The combination of selumetinib with dacarbazine did not offer improved survival outcomes over placebo/dacarbazine in patients with metastatic uveal melanoma.
The combination of the MEK inhibitor selumetinib with dacarbazine did not offer improved survival outcomes over placebo plus dacarbazine in patients with metastatic uveal melanoma, according to a phase III trial.
“Uveal melanoma is biologically distinct from cutaneous melanoma and accounts for approximately 3% to 5% of all melanomas in the United States,” wrote study authors led by Richard D. Carvajal, MD, of Columbia University Medical Center in New York. “There are currently no approved or effective systemic therapies specifically for these patients.”
Preclinical and early clinical data have suggested that the MEK1/2 inhibitor selumetinib may offer benefit in metastatic uveal melanoma patients. The new phase III SUMIT trial was a randomized, international, double-blind, placebo-controlled trial that included 129 patients with metastatic uveal melanoma who had received no prior systemic therapy. They were randomized to receive either selumetinib plus dacarbazine (97 patients) or placebo plus dacarbazine (32 patients). Results were published in the Journal of Clinical Oncology.
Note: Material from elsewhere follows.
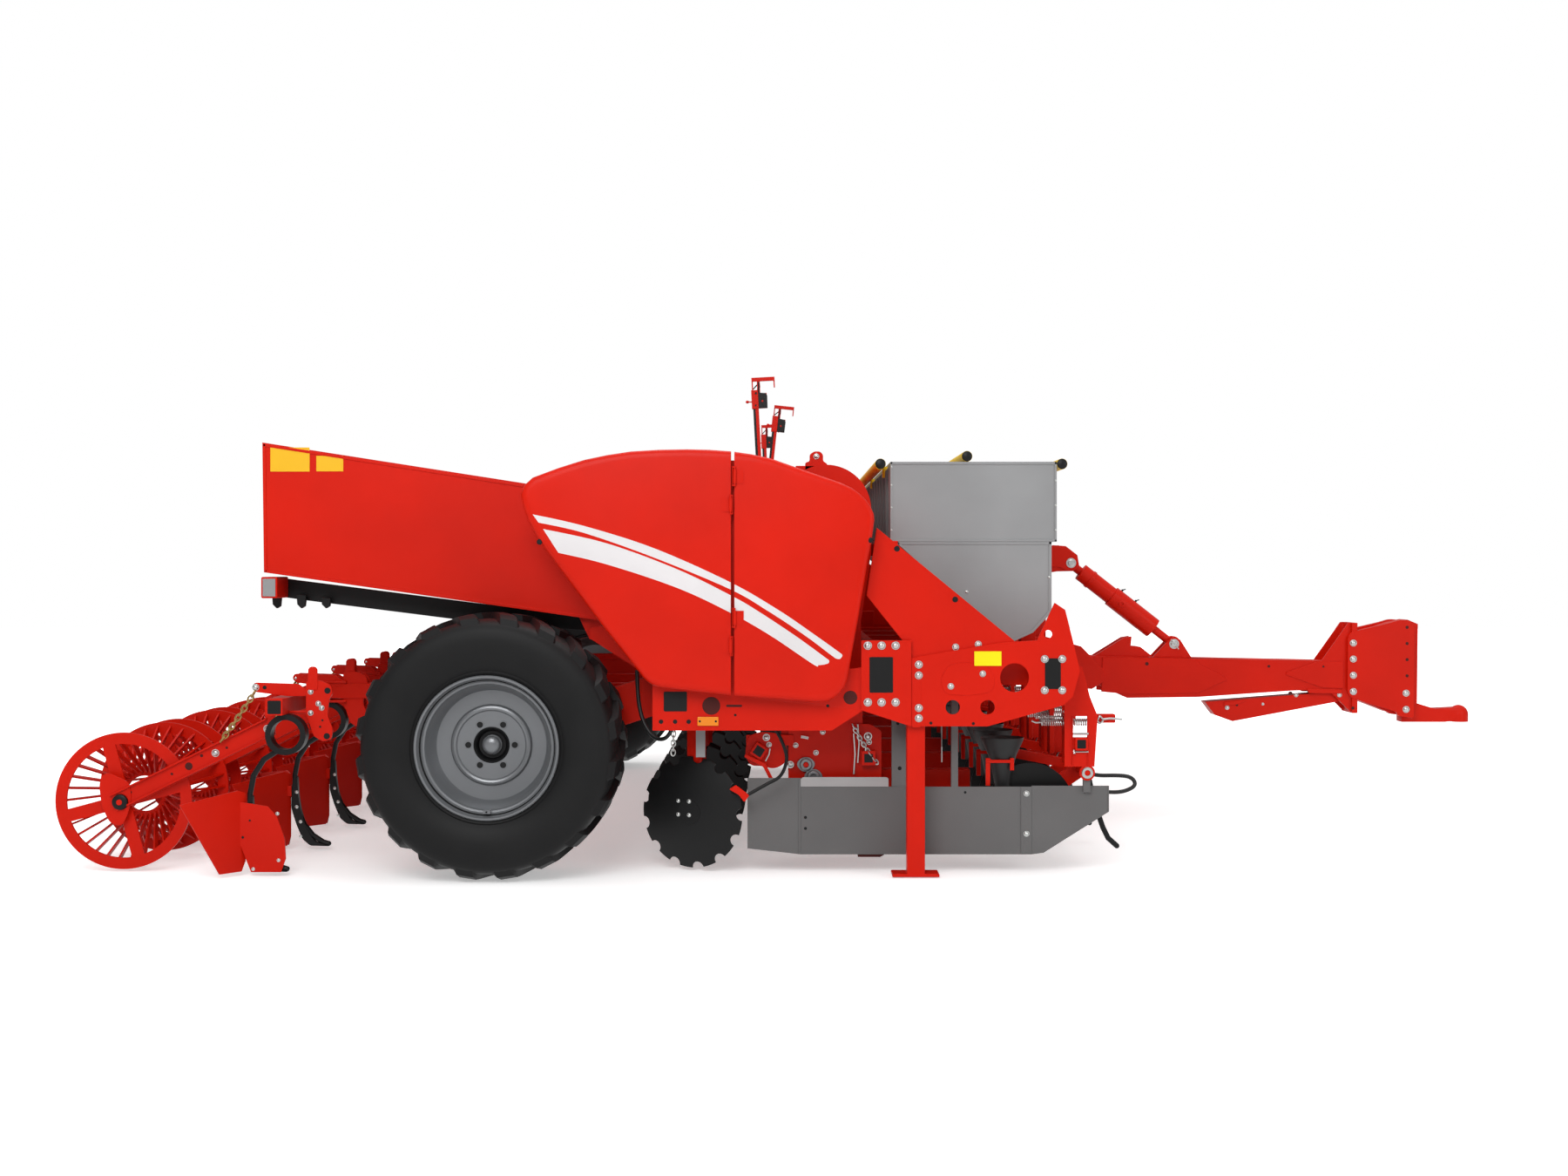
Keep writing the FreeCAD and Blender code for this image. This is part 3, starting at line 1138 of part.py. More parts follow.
def main():
    save("cross_beams", Part.makeCompound(beams()))
    save("side_frames", both_sides(Part.makeCompound([side_frame(), jack_sleeve(), hinge_pillar()])))
    save("frame_rails", Part.makeCompound([rails(), hopper_brackets()]))
    save("frame_head", frame_head())
    save("wheel_arms", wheel_arms())
    save("feed_trough", trough())
    save("belt_housings", Part.makeCompound([belt_housing(row) for row in ROW_YS]))
    save("planting_units", Part.makeCompound([planting_unit(row) for row in ROW_YS]))
    save("lever_posts", Part.makeCompound([cross_tube(), lever_posts()]))
    save("fertiliser_tank", fertiliser_tank())
    save("guard_tubes", guard_tubes())
    save("tank_supports", tank_supports())
    save("skirts", both_sides(skirt()))
    save("disc_legs", disc_legs())
    save("coulter_legs", Part.makeCompound([coulter_legs(row) for row in ROW_YS]))
    save("rear_frame", Part.makeCompound([toolbar(), roller_arms()]))
    tines = [tine(y) for y in FURROW_YS] + [front_tine(row - FRONT_TINE_ROW_OFFSET) for row in ROW_YS]
    save("spring_tines", Part.makeCompound(tines))
    save("ridger_bodies", Part.makeCompound([ridger(y) for y in FURROW_YS]))
    save("hopper", hopper())
    save("hose_front", front_hose())
    save("hose_rear", rear_hose())
    for side, end in ((-1, "rear"), (1, "front")):
        panel = door(side)
        save("door_%s_right" % end, panel)
        save("door_%s_left" % end, mirrored(panel))
    wheel_tyre, wheel_rim = seated_tyre(), rim()
    for side, name in ((-1, "right"), (1, "left")):
        save("tyre_" + name, place_wheel(wheel_tyre, side))
        save("rim_" + name, place_wheel(wheel_rim, side))
    save("jack_right", jack())
    save("jack_left", mirrored(jack()))
    save("drawbar", drawbar())
    save("hitch", hitch())
    save("parking_leg", parking_leg())
    save("cylinder_barrel", cylinder_barrel())
    save("cylinder_rod", cylinder_rod())
    disc = covering_disc()
    for i, row in enumerate(ROW_YS):
        save("roller_%d" % (i + 1), roller(row))
        save("coulter_%d" % (i + 1), coulter(row))
        for side, name in ((-1, "right"), (1, "left")):
            save("disc_%d_%s" % (i + 1, name), disc_frame(disc, row, side))


main()
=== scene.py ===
import bpy
import bmesh
import json
import math
from mathutils import Matrix, Vector


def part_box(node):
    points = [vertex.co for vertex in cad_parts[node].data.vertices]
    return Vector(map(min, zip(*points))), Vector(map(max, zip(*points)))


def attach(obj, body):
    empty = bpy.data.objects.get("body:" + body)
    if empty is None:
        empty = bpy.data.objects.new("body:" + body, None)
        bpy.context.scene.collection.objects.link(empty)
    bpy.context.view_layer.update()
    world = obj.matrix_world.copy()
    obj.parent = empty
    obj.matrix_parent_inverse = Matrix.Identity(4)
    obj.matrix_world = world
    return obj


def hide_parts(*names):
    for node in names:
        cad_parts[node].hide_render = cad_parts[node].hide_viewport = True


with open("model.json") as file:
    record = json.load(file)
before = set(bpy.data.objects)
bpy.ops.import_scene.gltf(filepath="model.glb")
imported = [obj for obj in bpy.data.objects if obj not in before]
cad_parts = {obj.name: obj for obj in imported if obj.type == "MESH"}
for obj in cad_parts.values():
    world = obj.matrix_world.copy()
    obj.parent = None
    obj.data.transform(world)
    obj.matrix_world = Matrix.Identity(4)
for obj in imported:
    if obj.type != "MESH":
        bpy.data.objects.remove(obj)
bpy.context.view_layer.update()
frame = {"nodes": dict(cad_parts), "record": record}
nodes = frame["nodes"]
bpy.context.scene.view_settings.view_transform = "Standard"


# --- Camera -------------------------------------------------------------------------------
# A level camera square to the machine's right-hand side, a little above wheel height.
def placed(name, data):
    """An object made of its data and put in the scene."""
    item = bpy.data.objects.new(name, data)
    bpy.context.scene.collection.objects.link(item)
    return item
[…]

The study’s primary endpoint of progression-free survival (PFS) was not met. Eighty-two patients (85%) experienced a PFS event in the selumetinib group, compared with 24 (75%) in the placebo group; the hazard ratio (HR) for PFS was 0.78 (95% CI, 0.48–1.27; P = .32). The median PFS was 2.8 months with selumetinib, and 1.8 months with placebo. The 3-month PFS rate was 38% with selumetinib, compared with 26% with placebo; at 6 months, these rates were 10% and 18%, respectively.
A preliminary overall survival analysis also showed no difference, with an HR of 0.75 (95% CI, 0.39–1.46; P = .40). There were three responses in the selumetinib group (3%), and none in the placebo group (P = .36).
All patients in the study reported at least one adverse event. Grade 3 or higher adverse events occurred in 63% of selumetinib patients and in 53% of placebo patients; 21% of selumetinib patients and 6% of placebo patients had a serious adverse event, and 18% and 6%, respectively, had an event leading to hospitalization. The authors noted that in spite of the relatively high adverse event rate, most patients could be treated with single-dose interruptions or reductions. The primary reason for drug discontinuation was disease progression.
“It remains a possibility that dacarbazine limits the efficacy of MEK inhibitors in this disease, and the exploration of selumetinib as monotherapy or in alternative combinations, other than with alkylating agents, remains of interest,” the authors wrote. “Given the lack of effective treatment options for patients with advanced uveal melanoma, rapid development and testing of novel therapeutic strategies are critical.”